▸ What the task requires
Set down the material once more, exactly as it appears.

▸ Data segment
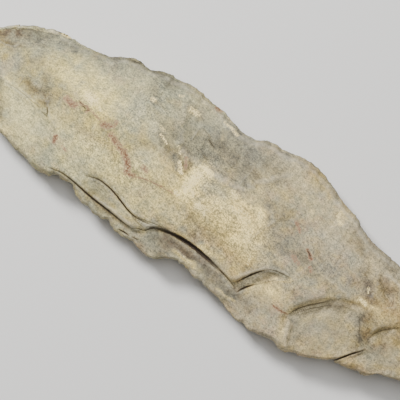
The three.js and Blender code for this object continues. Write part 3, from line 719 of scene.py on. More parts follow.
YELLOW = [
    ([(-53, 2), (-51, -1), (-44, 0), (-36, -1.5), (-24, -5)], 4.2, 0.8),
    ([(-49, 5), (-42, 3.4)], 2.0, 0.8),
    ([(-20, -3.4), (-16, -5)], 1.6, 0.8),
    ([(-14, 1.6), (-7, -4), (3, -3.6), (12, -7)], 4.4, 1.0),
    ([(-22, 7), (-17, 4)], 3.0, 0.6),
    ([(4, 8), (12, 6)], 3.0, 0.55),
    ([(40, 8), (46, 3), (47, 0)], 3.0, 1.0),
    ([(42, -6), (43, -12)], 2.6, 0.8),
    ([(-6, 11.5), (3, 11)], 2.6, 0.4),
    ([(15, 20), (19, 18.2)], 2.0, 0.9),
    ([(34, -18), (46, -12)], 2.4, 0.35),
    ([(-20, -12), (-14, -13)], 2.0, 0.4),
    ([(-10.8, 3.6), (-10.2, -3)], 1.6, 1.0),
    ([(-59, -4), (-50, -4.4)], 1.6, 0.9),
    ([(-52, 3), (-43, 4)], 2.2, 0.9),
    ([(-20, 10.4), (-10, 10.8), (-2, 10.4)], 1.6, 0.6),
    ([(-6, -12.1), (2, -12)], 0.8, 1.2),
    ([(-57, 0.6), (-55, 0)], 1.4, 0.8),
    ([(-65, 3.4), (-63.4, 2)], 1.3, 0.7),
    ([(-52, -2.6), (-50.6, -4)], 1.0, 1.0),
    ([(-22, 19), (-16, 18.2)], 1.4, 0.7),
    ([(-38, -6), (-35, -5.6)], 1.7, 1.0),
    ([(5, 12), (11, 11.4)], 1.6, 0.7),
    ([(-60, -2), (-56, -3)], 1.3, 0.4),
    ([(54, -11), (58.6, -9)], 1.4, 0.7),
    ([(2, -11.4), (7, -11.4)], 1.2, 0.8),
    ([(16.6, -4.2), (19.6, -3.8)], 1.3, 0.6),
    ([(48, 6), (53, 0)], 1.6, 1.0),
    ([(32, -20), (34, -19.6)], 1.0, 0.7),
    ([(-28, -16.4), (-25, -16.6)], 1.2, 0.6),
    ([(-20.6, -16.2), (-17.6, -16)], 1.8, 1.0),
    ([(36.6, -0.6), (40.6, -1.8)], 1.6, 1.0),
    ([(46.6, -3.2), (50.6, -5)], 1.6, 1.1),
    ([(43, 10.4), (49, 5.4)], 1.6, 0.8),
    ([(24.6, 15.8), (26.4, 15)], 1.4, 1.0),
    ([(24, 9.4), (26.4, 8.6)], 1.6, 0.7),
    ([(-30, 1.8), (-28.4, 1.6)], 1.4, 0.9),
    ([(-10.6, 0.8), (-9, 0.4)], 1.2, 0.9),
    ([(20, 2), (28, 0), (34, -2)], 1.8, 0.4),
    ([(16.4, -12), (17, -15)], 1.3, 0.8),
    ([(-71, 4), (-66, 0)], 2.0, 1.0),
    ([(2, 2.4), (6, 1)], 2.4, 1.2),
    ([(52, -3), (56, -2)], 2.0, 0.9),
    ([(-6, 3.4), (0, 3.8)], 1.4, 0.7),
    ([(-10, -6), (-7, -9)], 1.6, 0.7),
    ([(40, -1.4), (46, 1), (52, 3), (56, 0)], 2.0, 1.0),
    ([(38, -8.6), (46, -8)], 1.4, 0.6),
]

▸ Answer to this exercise
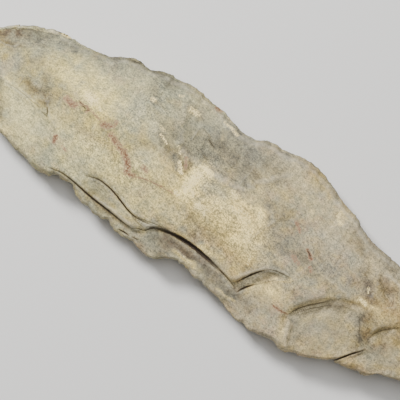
The three.js and Blender code for this object continues. Write part 3, from line 719 of scene.py on. More parts follow.
YELLOW = [
    ([(-53, 2), (-51, -1), (-44, 0), (-36, -1.5), (-24, -5)], 4.2, 0.8),
    ([(-49, 5), (-42, 3.4)], 2.0, 0.8),
    ([(-20, -3.4), (-16, -5)], 1.6, 0.8),
    ([(-14, 1.6), (-7, -4), (3, -3.6), (12, -7)], 4.4, 1.0),
    ([(-22, 7), (-17, 4)], 3.0, 0.6),
    ([(4, 8), (12, 6)], 3.0, 0.55),
    ([(40, 8), (46, 3), (47, 0)], 3.0, 1.0),
    ([(42, -6), (43, -12)], 2.6, 0.8),
    ([(-6, 11.5), (3, 11)], 2.6, 0.4),
    ([(15, 20), (19, 18.2)], 2.0, 0.9),
    ([(34, -18), (46, -12)], 2.4, 0.35),
    ([(-20, -12), (-14, -13)], 2.0, 0.4),
    ([(-10.8, 3.6), (-10.2, -3)], 1.6, 1.0),
    ([(-59, -4), (-50, -4.4)], 1.6, 0.9),
    ([(-52, 3), (-43, 4)], 2.2, 0.9),
    ([(-20, 10.4), (-10, 10.8), (-2, 10.4)], 1.6, 0.6),
    ([(-6, -12.1), (2, -12)], 0.8, 1.2),
    ([(-57, 0.6), (-55, 0)], 1.4, 0.8),
    ([(-65, 3.4), (-63.4, 2)], 1.3, 0.7),
    ([(-52, -2.6), (-50.6, -4)], 1.0, 1.0),
    ([(-22, 19), (-16, 18.2)], 1.4, 0.7),
    ([(-38, -6), (-35, -5.6)], 1.7, 1.0),
    ([(5, 12), (11, 11.4)], 1.6, 0.7),
    ([(-60, -2), (-56, -3)], 1.3, 0.4),
    ([(54, -11), (58.6, -9)], 1.4, 0.7),
    ([(2, -11.4), (7, -11.4)], 1.2, 0.8),
    ([(16.6, -4.2), (19.6, -3.8)], 1.3, 0.6),
    ([(48, 6), (53, 0)], 1.6, 1.0),
    ([(32, -20), (34, -19.6)], 1.0, 0.7),
    ([(-28, -16.4), (-25, -16.6)], 1.2, 0.6),
    ([(-20.6, -16.2), (-17.6, -16)], 1.8, 1.0),
    ([(36.6, -0.6), (40.6, -1.8)], 1.6, 1.0),
    ([(46.6, -3.2), (50.6, -5)], 1.6, 1.1),
    ([(43, 10.4), (49, 5.4)], 1.6, 0.8),
    ([(24.6, 15.8), (26.4, 15)], 1.4, 1.0),
    ([(24, 9.4), (26.4, 8.6)], 1.6, 0.7),
    ([(-30, 1.8), (-28.4, 1.6)], 1.4, 0.9),
    ([(-10.6, 0.8), (-9, 0.4)], 1.2, 0.9),
    ([(20, 2), (28, 0), (34, -2)], 1.8, 0.4),
    ([(16.4, -12), (17, -15)], 1.3, 0.8),
    ([(-71, 4), (-66, 0)], 2.0, 1.0),
    ([(2, 2.4), (6, 1)], 2.4, 1.2),
    ([(52, -3), (56, -2)], 2.0, 0.9),
    ([(-6, 3.4), (0, 3.8)], 1.4, 0.7),
    ([(-10, -6), (-7, -9)], 1.6, 0.7),
    ([(40, -1.4), (46, 1), (52, 3), (56, 0)], 2.0, 1.0),
    ([(38, -8.6), (46, -8)], 1.4, 0.6),
]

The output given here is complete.